The Pakistani media should have come down heavily on them. Before them is the example of Balochistan where the army has used religious forces to curb a nationalistic expression for self- governance. Similarly, Islamabad has allied itself with the Muttahida Majlis-i-Amal (MMA) to encourage the remnants of the Taliban still resisting Kabul’s authority along the Pakistan- Afghanistan border. Since Islamabad would like to convert Afghanistan into a satellite state for reasons of “strategic depth”, the Pakistani media in general has gone along with this policy. Nationalism drives liberalism into the background. Isn’t this true for both the Pakistani and Indian media?

Terrorism is like Frankenstein. Once unleashed, it cannot be controlled. Probably, the villain of the piece is America which first created Al Qaeda to fight the then Soviet Union. Al Qaeda in turn gave birth to the Taliban which also enjoyed America’s blessings until 9/11. Washington did not object to their infiltrating Kashmir and creating trouble or carrying out acts of sabotage in India.

What changed everything were the attacks on New York and Washington when America apparently began using the whip against Pakistan while at the same time depending on Islamabad to control the new Frankenstein.

The question before New Delhi is what options it has to face the unholy alliance of mosque and cantonment. If TV networks were to be the guide — they have 98 per cent of viewers saying “we must act” — we should either adopt hot pursuit or bomb Pakistan. Obviously, Islamabad would retaliate. Event by event it might lead to a war — both sides have nuclear weapons. Are we prepared for that? Even a limited war will definitely impede our development.
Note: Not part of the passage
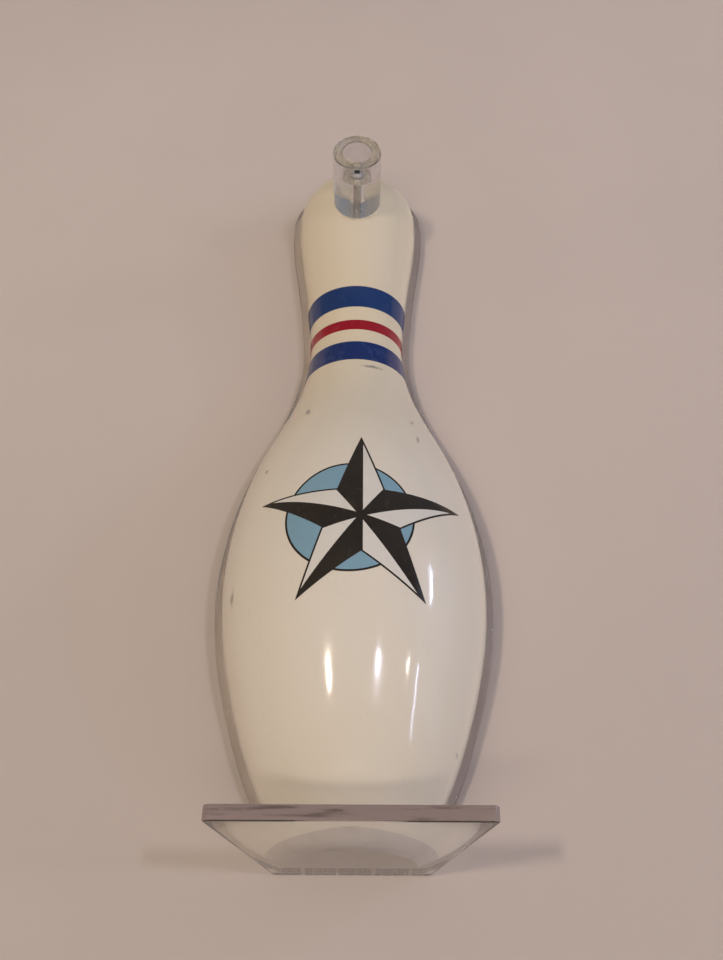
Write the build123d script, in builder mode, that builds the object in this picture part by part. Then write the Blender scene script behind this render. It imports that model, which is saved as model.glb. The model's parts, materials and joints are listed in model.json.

We have taken our forces right up to the border and kept them there for months at huge expense, but had to withdraw them and today we realise the futility of the whole exercise.

Prime Minister Manmohan Singh has tried to mollify aroused sentiments by warning Pakistan that the peace process would have no future if “terror modules are instigated, inspired and supported by elements across the border without which they (terrorists in India) cannot act with such devastating effects.” He claims to have “credible information” on this.

I wish the peace process talks had not been deferred. Jaw-jaw is always better than war-war. True, Islamabad has said that the “allegations are altogether unsubstantiated,” but the general impression in India is that the ISI is behind every act of terrorism which has taken place in Varanasi, Bangalore, Delhi and now Mumbai. Each time Islamabad has asked for concrete evidence. In such matters it is not always possible to gather it. There is a parallel here with the case of disgraced nuclear scientist A.Q. Khan. After he was caught red-handed selling nuclear material to Libya, Iran, North Korea and others, the Pakistan government disowned him, claiming that he had been acting on his own. As with the militants, who can prove this assertion to the contrary?

Our problem is that acts of terrorism aggravate Hindu-Muslim relations. This may suit the Rashtriya Swayamsevak Sangh and their political bedfellows, but it weakens our secular fabric. I know there are certain fanatic elements in Pakistan who want to see India as a purely Hindu state, mirroring their own Islamic credentials.

But the ethos of India — and its independence movement — is pluralism. No acts of terrorism are going to divert us from our basic values of secularism and democracy.

The prime minister has rightly said that the government will “crush” terror modules which exist in Mumbai and many other parts of the country but, if I may say so, the government needs a better intelligence system and closer coordination of the different intelligence agencies. There are eight of them, each going its own way. Why can’t they be combined?

Except for a few human rights activists, civil society in Pakistan has been disappointingly quiet. On the one side, it seems to be afraid of clerics and, on the other, the military. But it does not lack courage and I have followed its individual and collective struggles against the forces of oppression. Why doesn’t it speak out now and be counted? This is the moment in history which may turn the fate of Pakistan, provided they declare openly that they will not tolerate terrorism across the border. They must demand the dismantling of training camps and oppose the shelter which Pakistan provides to the militants after they have done their job in India or Afghanistan.

With the two governments standing apart and with little prospect of the peace process going further, it is necessary to accelerate people-to-people contact. Unfortunately, the administrations on both sides have reduced the number of visas, although the buses are plying back and forth on new routes. In fact, the empty buses are a sad commentary on prevailing relations between India and Pakistan. The core problem remains the lack of trust. Kashmir is only the fallout.

The writer is a leading columnist based in New Delhi.